|Renewable refuge: Los Altos Hills homeowners install ‘living’ roof|
|Written by Carolyn Snyder - Special to the Town Crier|
|Wednesday, 24 September 2008|
Large, white marble Chinese Fu Dogs sit on sentry duty on either side of the gates leading to the Los Altos Hills home of Waidy Lee and Earl Killian.
To the right, as you head down toward the cobblestone courtyard, is a barn with a horse outside. But it is no ordinary horse. It is a full-size replica of one of the famous terra-cotta horses from Xian. And standing beside it are three full-size terra-cotta soldiers. They were purchased by the couple at a museum in Xian.
Somewhat smaller Xian figures are on either side of the front door of the French country home, despite the fact that “Waidy’s feng shui master said they usually guard the dead,” Killian said.
But wait. This isn’t the real story.
What sets this house apart is its “green” aspects, not its eclectic furnishings. It could be a model for the town’s proposed sustainable building standards.
Consider, for starters, the “living” roof – the only one of its kind in this area. The two-story house has single-story wings – a north wing and a south wing, each with a curved roof. The wings are carpeted with rust-tinged succulents that are just getting a foothold in the soil.
“I like looking out at living things,” Lee said. “I didn’t want to look at a roof.”
But it wasn’t just the aesthetics that prompted the couple to choose a living roof.
“We didn’t want to take away from nature,” Killian said. “The roof is a living environment that attracts birds and reduces carbon dioxide – and it’s a natural insulation.”
Indeed, the family room in the south wing is noticeably cooler on hot days since they installed the roof.
Although the house was completed in 2006, it took them two years to find a roofer to install the Amergreen Roof Garden System they chose. According to Killian, most contractors only work on commercial projects such as the new living roof on the California Academy of Sciences building in San Francisco.

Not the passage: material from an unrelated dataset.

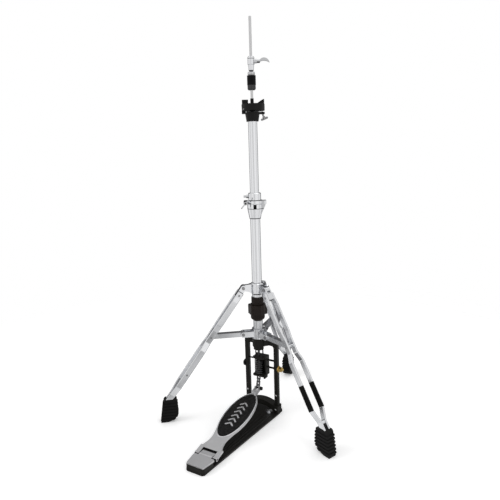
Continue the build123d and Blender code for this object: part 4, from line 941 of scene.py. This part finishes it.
class HIHAT_OT_labels(bpy.types.Operator):
    """Wrap the plain black labels round the bars of the right leg"""
    bl_idname = "hihat.labels"
    bl_label = "Leg labels"

    def execute(self, context):
        size = sizes()
        place = leg_frame("right")
        start, end = size.label_from, size.label_to
        made = bmesh.new()
        for side in (1, -1):
            middle = side * (size.bar_outer - 3 * MM)
            half_t, half_n, round_r = 3.25 * MM, 9.25 * MM, 2.3 * MM
            outline = []
            for corner in range(4):
                centre_t = (half_t - round_r) * (1 if corner in (0, 3) else -1)
                centre_n = (half_n - round_r) * (1 if corner < 2 else -1)
                for part in range(5):
                    angle = math.pi / 2 * (corner + part / 4)
                    outline.append((centre_t + round_r * math.cos(angle),
                                    centre_n + round_r * math.sin(angle)))
            rings = []
            stations = ((start, 0.97), (start + 0.3 * MM, 1.0), (end - 0.3 * MM, 1.0), (end, 0.97))
            for along, grow_by in stations:
                rings.append([made.verts.new((along, middle + x * grow_by, y * grow_by))
                              for x, y in outline])
            number = len(outline)
            for one, two in zip(rings, rings[1:]):
                for part in range(number):
                    nxt = (part + 1) % number
                    made.faces.new((one[part], two[part], two[nxt], one[nxt]))
            made.faces.new(rings[0])
            made.faces.new(rings[-1])
        bmesh.ops.recalc_face_normals(made, faces=made.faces)
        mesh = bpy.data.meshes.new("leg_labels")
        made.to_mesh(mesh)
        made.free()
        mesh.transform(place)
        link_piece("leg_labels", mesh, "leg_right", "label_film")
        return {"FINISHED"}


class HIHAT_OT_stage(bpy.types.Operator):
    """Set the pale floor, the soft lights and the camera"""
    bl_idname = "hihat.stage"
    bl_label = "Stage"

    def execute(self, context):
        shot = stage()
        self.make_floor()
        self.make_surround(shot.sky)
        middle = Vector((0, -0.05, 0.5))
        self.make_light("key_light", (-1.9, -1.7, 2.3), middle, 1.6, 1.6, shot.key)
        self.make_light("fill_light", (2.3, -0.9, 1.5), middle, 0.7, 1.8, shot.fill)
        self.make_light("top_light", (0.2, 0.6, 3.0), middle, 2.2, 2.2, shot.fill)
        self.make_camera(shot)
        context.scene.view_settings.view_transform = "Standard"
        return {"FINISHED"}

    def make_floor(self):
        made = bmesh.new()
        bmesh.ops.create_circle(made, cap_ends=True, radius=2.6, segments=96)
        mesh = bpy.data.meshes.new("studio_floor")
        made.to_mesh(mesh)
        made.free()
        floor = bpy.data.objects.new("studio_floor", mesh)
        floor.location.z = -0.0005
        bpy.context.scene.collection.objects.link(floor)
        mesh.materials.append(self.make_paper())

    def make_paper(self):
        """Floor paper that fades into the surround, and looks greyer where chrome mirrors it."""
        made = make_finish("studio_paper", colours().floor, 0.0, 0.9, grain=60.0, bump=0.01, drift=0.004,
                           specular=0.1)
        tree = made.node_tree
        paper = tree.nodes["Principled BSDF"]
        place = add_node(tree, "ShaderNodeTexCoord").outputs["Object"]
        reach = vector_node(tree, "LENGTH", place)
        fade = add_node(tree, "ShaderNodeMapRange", {"Value": reach.outputs["Value"], "From Min": 0.75,
                                                     "From Max": 1.6}, interpolation_type="SMOOTHSTEP")
        mirrored = add_node(tree, "ShaderNodeLightPath").outputs["Is Glossy Ray"]
        patches = add_node(tree, "ShaderNodeTexNoise", {"Vector": place, "Scale": 2.6, "Detail": 1.0})
        tone = add_node(tree, "ShaderNodeMapRange", {"Value": patches.outputs["Fac"], "From Min": 0.35,
                                                     "From Max": 0.62, "To Min": 0.22, "To Max": 0.88})
        grey = add_node(tree, "ShaderNodeEmission", {"Strength": tone.outputs["Result"]})
        direct = add_node(tree, "ShaderNodeLightPath").outputs["Is Camera Ray"]
        lift = math_node(tree, "MULTIPLY", direct, 0.26)
        paper.inputs["Emission Color"].default_value = (1.0, 1.0, 1.0, 1.0)
        tree.links.new(lift.outputs[0], paper.inputs["Emission Strength"])
        seen = add_node(tree, "ShaderNodeMixShader", {0: mirrored, 1: paper.outputs[0], 2: grey.outputs[0]})
        clear = add_node(tree, "ShaderNodeBsdfTransparent")
        faded = add_node(tree, "ShaderNodeMixShader", {0: fade.outputs["Result"], 1: seen.outputs[0],
                                                       2: clear.outputs[0]})
        end = tree.nodes["Material Output"]
        tree.links.new(faded.outputs[0], end.inputs["Surface"])
        return made

    def make_surround(self, strength):
        """A pale studio with darker bands of wall, which the chrome picks up."""
        world = bpy.data.worlds.new("studio")
        bpy.context.scene.world = world
        world.use_nodes = True
        tree = world.node_tree
        back = tree.nodes["Background"]
        way = add_node(tree, "ShaderNodeTexCoord").outputs["Generated"]
        split = add_node(tree, "ShaderNodeSeparateXYZ", {"Vector": way})
        angle = math_node(tree, "ARCTAN2", split.outputs["Y"], split.outputs["X"])
        turns = add_node(tree, "ShaderNodeMapRange", {"Value": angle.outputs[0], "From Min": -math.pi,
                                                      "From Max": math.pi})
        bands = add_node(tree, "ShaderNodeValToRGB", {"Fac": turns.outputs["Result"]})
        bands.color_ramp.interpolation = "EASE"
        stops = ((0.0, 1.0), (0.06, 1.0), (0.13, 0.74), (0.22, 0.97), (0.30, 0.82), (0.335, 0.60),
                 (0.365, 0.95), (0.46, 1.0), (0.56, 0.76), (0.64, 1.0), (0.69, 0.92), (0.73, 0.20),
                 (0.93, 0.20), (0.97, 0.90))
        ramp = bands.color_ramp.elements
        while len(ramp) < len(stops):
            ramp.new(0.5)
        for element, (spot, tone) in zip(ramp, stops):
            element.position = spot
            element.color = (tone * 0.955, tone * 0.95, tone * 0.945, 1.0)
        path = add_node(tree, "ShaderNodeLightPath")
        mirrored = mix_colour(tree, path.outputs["Is Glossy Ray"], (strength, strength, strength),
                              bands.outputs["Color"])
        seen = mix_colour(tree, path.outputs["Is Camera Ray"], mirrored, (1.0, 1.0, 1.0))
        tree.links.new(seen, back.inputs["Color"])

    def make_light(self, name, spot, target, wide, tall, power):
        light = bpy.data.lights.new(name, "AREA")
        light.shape = "RECTANGLE"
        light.size, light.size_y = wide, tall
        light.energy = power
        lamp = bpy.data.objects.new(name, light)
        lamp.location = spot
        lamp.rotation_euler = (target - Vector(spot)).to_track_quat("-Z", "Y").to_euler()
        lamp.visible_glossy = name == "top_light"
        bpy.context.scene.collection.objects.link(lamp)

    def make_camera(self, shot):
        side = Vector((math.cos(shot.azimuth), math.sin(shot.azimuth), 0))
        ahead = Vector((-math.sin(shot.azimuth), math.cos(shot.azimuth), 0))
        level = ahead * math.cos(shot.yaw) + side * math.sin(shot.yaw)
        right = side * math.cos(shot.yaw) - ahead * math.sin(shot.yaw)
        up = level * math.sin(shot.pitch) + Vector((0, 0, math.cos(shot.pitch)))
        rolled_right = right * math.cos(shot.roll) + up * math.sin(shot.roll)
        rolled_up = up * math.cos(shot.roll) - right * math.sin(shot.roll)
        axes = Matrix((rolled_right, rolled_up, rolled_right.cross(rolled_up))).transposed()
        data = bpy.data.cameras.new("studio_camera")
        data.lens = shot.lens
        data.sensor_width = 36.0
        data.clip_start, data.clip_end = 0.02, 60.0
        camera = bpy.data.objects.new("studio_camera", data)
        spot = Vector((0, 0, shot.height)) - ahead * shot.distance
        camera.matrix_world = Matrix.Translation(spot) @ axes.to_4x4()
        bpy.context.scene.collection.objects.link(camera)
        bpy.context.scene.camera = camera


OPERATORS = (HIHAT_OT_finishes, HIHAT_OT_leg_rivets, HIHAT_OT_frame_rivets, HIHAT_OT_tread, HIHAT_OT_knurls,
             HIHAT_OT_threads, HIHAT_OT_spring, HIHAT_OT_base_ribs, HIHAT_OT_labels, HIHAT_OT_stage)


class HIHAT_PT_sidebar(bpy.types.Panel):
    """Lists the stand's sizes, colours and building steps"""
    bl_idname = "HIHAT_PT_sidebar"
    bl_label = "Hi hat stand"
    bl_space_type = "VIEW_3D"
    bl_region_type = "UI"
    bl_category = "Hi hat"

    def draw(self, context):
        for operator in OPERATORS:
            self.layout.operator(operator.bl_idname)
        for group in (sizes(), colours(), stage()):
            box = self.layout.box()
            for name in group.__annotations__:
                box.prop(group, name)


CLASSES = (HiHatSizes, HiHatColours, HiHatStage, *OPERATORS, HIHAT_PT_sidebar)


def register():
    for item in CLASSES:
        bpy.utils.register_class(item)
    bpy.types.Scene.hi_hat_sizes = PointerProperty(type=HiHatSizes)
    bpy.types.Scene.hi_hat_colours = PointerProperty(type=HiHatColours)
    bpy.types.Scene.hi_hat_stage = PointerProperty(type=HiHatStage)


def unregister():
    del bpy.types.Scene.hi_hat_sizes
    del bpy.types.Scene.hi_hat_colours
    del bpy.types.Scene.hi_hat_stage
    for item in reversed(CLASSES):
        bpy.utils.unregister_class(item)


def main():
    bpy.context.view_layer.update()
    register()
    for operator in OPERATORS:
        group, name = operator.bl_idname.split(".")
        getattr(getattr(bpy.ops, group), name)()


if __name__ == "__main__":
    main()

The mechanics are simple. First, a waterproof membrane is applied to the roof, then insulation. Next, prior to its installation, the irrigation system is tested to ensure the roof doesn’t leak. The garden roof fabric – actually three layers – is the next application, followed by 3.5 inches of soil, netting and another 1.5 inches of soil. The final step is planting. Lee and Killian chose succulents because of their durable nature.
A steel roof with “subtle” solar panels covers the remainder of their home.
“The pitch of the roof allows the sun in in winter and not in summer,” Lee said. “The house is designed to maximize passive solar heat.”
For example, the skylights in the foyer have retractable shades that are controlled electronically.
“We built the house to get off of fossil fuels,” Killian said.
In addition to the photovoltaic system, there are two heat pumps that provide hot water for household use and for the radiant heating system for the floors.
And speaking of floors, the couple chose limestone for the downstairs.
“Marble was too much like a hotel lobby,” Killian said.
It is warm and inviting – a perfect foil for the rich Oriental carpets in the living areas.
Bamboo flooring was used upstairs because “it is renewable,” Lee said.
Like a true old-world French country house, the walls are thick. But these are 2-foot-thick straw bale walls, providing good insulation. Otherwise, the more conventional insulation is “unconventional” – recycled blue jeans rather than standard fiberglass.
The couple chose architect Dan Smith of Berkeley, whose specialty is straw bale construction, to design the house. The planning process took a couple of years and they broke ground in 2004.
The couple and their children, Candace and Darren (who are now both in graduate school), had lived on the property for 14 years in a ranch-style house built in the 1950s.
“The previous owners had added one room per decade,” Killian said. “There were six different colors and levels.”
They had hoped to salvage the lumber from the house when they razed it, but it was too far gone. Instead they acquired used timber from a house that was being deconstructed nearby and recycled it into their new home.
Among their priorities was a library, because “we had boxes and boxes of books and nowhere to put them,” Lee said.
The library is the pièce de résistance of the house, if you discount the state-of-the-art kitchen and other amenities such as the Venetian plaster walls. It is two stories with a spiral staircase that is “sort of fun,” according to Killian, and a catwalk that wraps around the upper story. The floor is Brazilian cherry; the cabinetry, cherry.
Chinese-born Waidy, raised in Hong Kong, and Earl, a product of the East Coast, met at a Silicon Valley company where both were engineers. He co-founded QED, a microprocessor design company. Both are passionate about the environment and own two battery-powered electric vehicles.
Saving energy and saving the habitat is vital, according to Lee.
“As citizens, we have to do our share to save the world for our children and their children,” she said.
They hope their “green tech” house, especially the roof, will give townspeople ideas they can copy.